To answer your question, no I do not know what I am doing :) but I'm here to learn.

Signed,
Noob

Edcastillo09

The MSGEQ7 chip produces a simple set of 7 values that you can manipulate however you see fit.
Here's a peek


As mentioned, it only takes one input pin. I ran it with an ATTiny85 and could still run the LCD screen.
Awesome!! Thank you, this helps :)

Edcastillo09

"Single bit output".
That 'sound impact sensor' will either give you a 0 or a 1. That's it.

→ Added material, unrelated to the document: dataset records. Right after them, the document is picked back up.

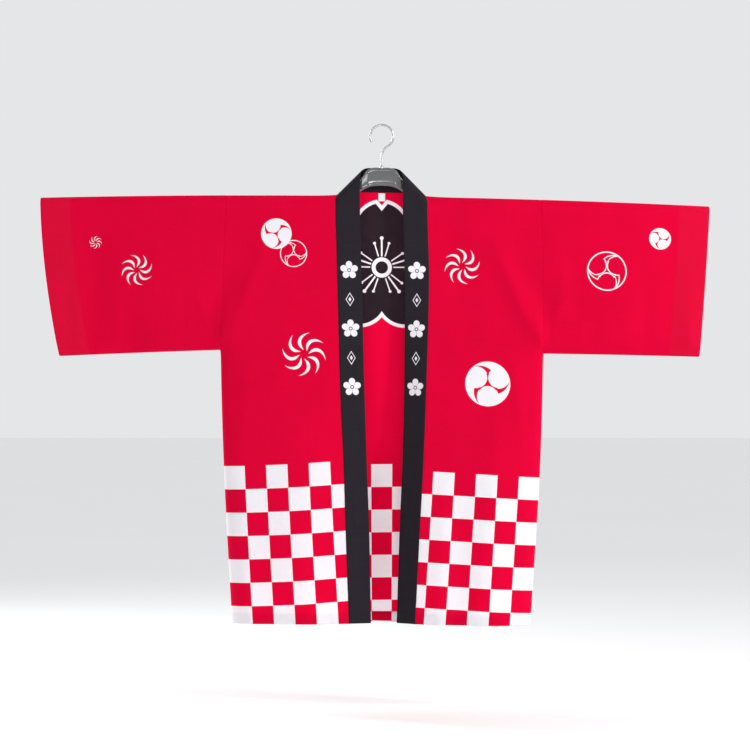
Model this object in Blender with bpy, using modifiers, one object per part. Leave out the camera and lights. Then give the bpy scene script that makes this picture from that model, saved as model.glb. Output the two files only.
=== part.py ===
"""A short wide-sleeved festival coat with a long collar band, hung on a plain arched hanger.

Metres, +Z up. The coat's front faces -Y, and "left" and "right" are as seen from the front.
The origin is the inner top of the hanger's hook, where a rail holds it.
"""

import math
from collections import namedtuple

import bmesh
import bpy

# Heights are worked out from the shoulder line and lowered by this much at the end
HOOK_ABOVE_SHOULDER = 0.135

# Walls and seams
CLOTH_WALL = 0.0014
BAND_WALL = 0.0028
SEAM_GAP = 0.0003
SHOULDER_SEAM_GAP = 0.0010
NECK_SEAM_GAP = 0.0012
UNDERARM_EASE = 0.0008

# The coat: flat sizes, and how the shoulder line lies on the hanger
COAT_LENGTH = 0.8275
UNDERARM_DEPTH = 0.3033
ROLL = 0.013
SHOULDER_TILT = -0.0140
SHOULDER_ARCH = 0.028
HEM_LEVELLING = 0.5
EDGE_ROUND = 0.035
LIP = 0.0010

# How far the panels swell from the hanging plane, and the side seams sway, down at the hem
FRONT_SWELL = 0.023
BACK_SWELL = 0.084
SIDE_SWAY = 0.010
SWELL_START = 0.12
SWELL_POWER = 1.5
SLEEVE_SWELL = 0.005
CUFF_SWELL = 0.007

# The collar band, folded over each shoulder along a line at 45 degrees
BAND_WIDTH = 0.0475
FOLD_REACH = math.sqrt(2) * ROLL * math.pi / 2
FOLD_SHIFT = (math.pi / 2 - 1) * ROLL / math.sqrt(2)
BAND_RISE = (math.pi / 2 - 1) * (1 - 1 / math.sqrt(2)) * ROLL
NECK_PULL_REACH = 0.05
HALVINGS = 30

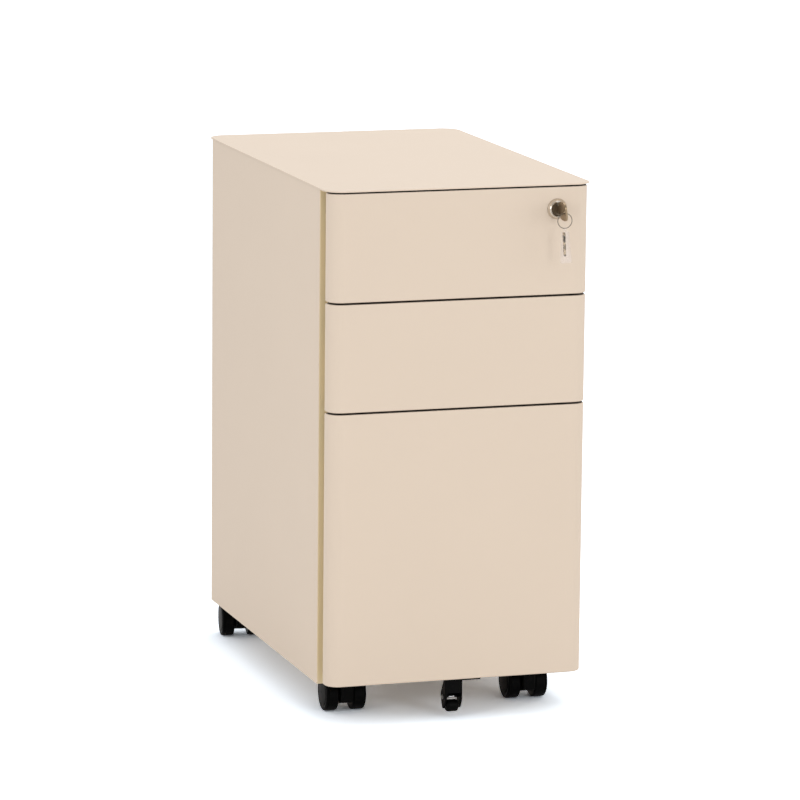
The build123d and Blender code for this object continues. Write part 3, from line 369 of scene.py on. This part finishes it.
def set_world():
    """Even studio light, white behind the pedestal, in front of which shiny things show a darker room."""
    world = bpy.data.worlds.new("studio")
    bpy.context.scene.world = world
    world.use_nodes = True
    tree = world.node_tree
    tree.nodes.clear()

    def add(kind, sockets, **settings):
        made = tree.nodes.new("ShaderNode" + kind)
        for key, value in settings.items():
            setattr(made, key, value)
        for key, value in sockets.items():
            if isinstance(value, bpy.types.NodeSocket):
                tree.links.new(value, made.inputs[key])
            else:
                made.inputs[key].default_value = value
        return made.outputs

    path = add("LightPath", {})
    direction = add("SeparateXYZ", {0: add("TexCoord", {})["Generated"]})
    span = {"From Min": ROOM_FRONT, "From Max": ROOM_BACK, "To Min": ROOM_DARK, "To Max": 1.0}
    room = add("MapRange", {"Value": direction["Y"], **span})
    seen = add("Math", {0: path["Is Camera Ray"], 1: path["Is Transmission Ray"]}, operation="MAXIMUM")
    even = add("Background", {"Color": (*WHITE, 1), "Strength": WORLD_LIGHT})
    mirrored = add("Background", {"Color": (*WHITE, 1), "Strength": room[0]})
    backdrop = add("Background", {"Color": (*WHITE, 1), "Strength": 1.0})
    unseen = add("MixShader", {0: path["Is Glossy Ray"], 1: even[0], 2: mirrored[0]})
    add("OutputWorld", {"Surface": add("MixShader", {0: seen[0], 1: unseen[0], 2: backdrop[0]})[0]})


def set_camera():
    yaw = math.radians(CAMERA_YAW)
    pitch = math.radians(CAMERA_PITCH)
    roll = math.radians(CAMERA_ROLL)
    ahead = Vector((math.sin(yaw) * math.cos(pitch), math.cos(yaw) * math.cos(pitch), -math.sin(pitch)))
    level = Vector((math.cos(yaw), -math.sin(yaw), 0))
    upright = level.cross(ahead)
    right = level * math.cos(roll) + upright * math.sin(roll)
    up = upright * math.cos(roll) - level * math.sin(roll)
    data = bpy.data.cameras.new("camera")
    data.lens = FOCAL_LENGTH
    data.sensor_width = SENSOR_WIDTH
    data.clip_end = FARTHEST_SEEN
    camera = bpy.data.objects.new("camera", data)
    turn = Matrix((right, up, -ahead)).transposed().to_4x4()
    camera.matrix_world = Matrix.Translation(CAMERA_PLACE) @ turn
    bpy.context.scene.collection.objects.link(camera)
    bpy.context.scene.camera = camera


make_floor()
set_world()
for lamp in SOFTBOXES:
    softbox(*lamp)
set_camera()
bpy.context.scene.view_settings.view_transform = "Standard"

Probably a "1" when it detects noise and a "0" when it's quiet.

Since the MSGEQ7 isn't good enough for you (even though you could simply code some in-between averages to get smoother curves and make as many 'bands' appear as you want), as mentioned in post #1, go look at some Arduino fast fourier transformation projects.
Now I understand that the sensor is not what I want. :( thanks for clearing that up.

And wait, I can use that chip to create as many bands as I want?? I thought it was seven? I guess that wasn't getting across to me very well. So if I wanted to use a small microphone, these MSGEQ7 chips, the aurdino Mega and the led strips, how will I go
about this? I know I just asked Grumpy the same question but I wanted your input as well.

Thank you

INTP

What is your music source? Do you have access to the audio signal, or do you want a microphone?
Audio signal is better, microphone picks up all noise, so if someone sneezes, it'll show.
The one I made used Bluetooth audio from my phone, but works the same with a standard 3.5mm jack (using a splitter).

I'm assuming you just want a pretty display. You're not using this to study sound frequencies. What I meant by averaging to get more bands is basically- between band 1 and 2 values, you could average them and insert an additional bar of your display at between 1 and 2. You'd get a smoother display.

You have a lot to work through before even considering how to use the LEDs, but you should look at what Neopixels are capable of in terms of update speed. Maybe you don't see many Neopixel/WS2812B spectrum analyzer type projects because they're too slow. Adafruit has Dotstars which are faster. I've not hooked up to LEDs yet so I can't say. Maybe I'll do it some time this week for my own curiosity.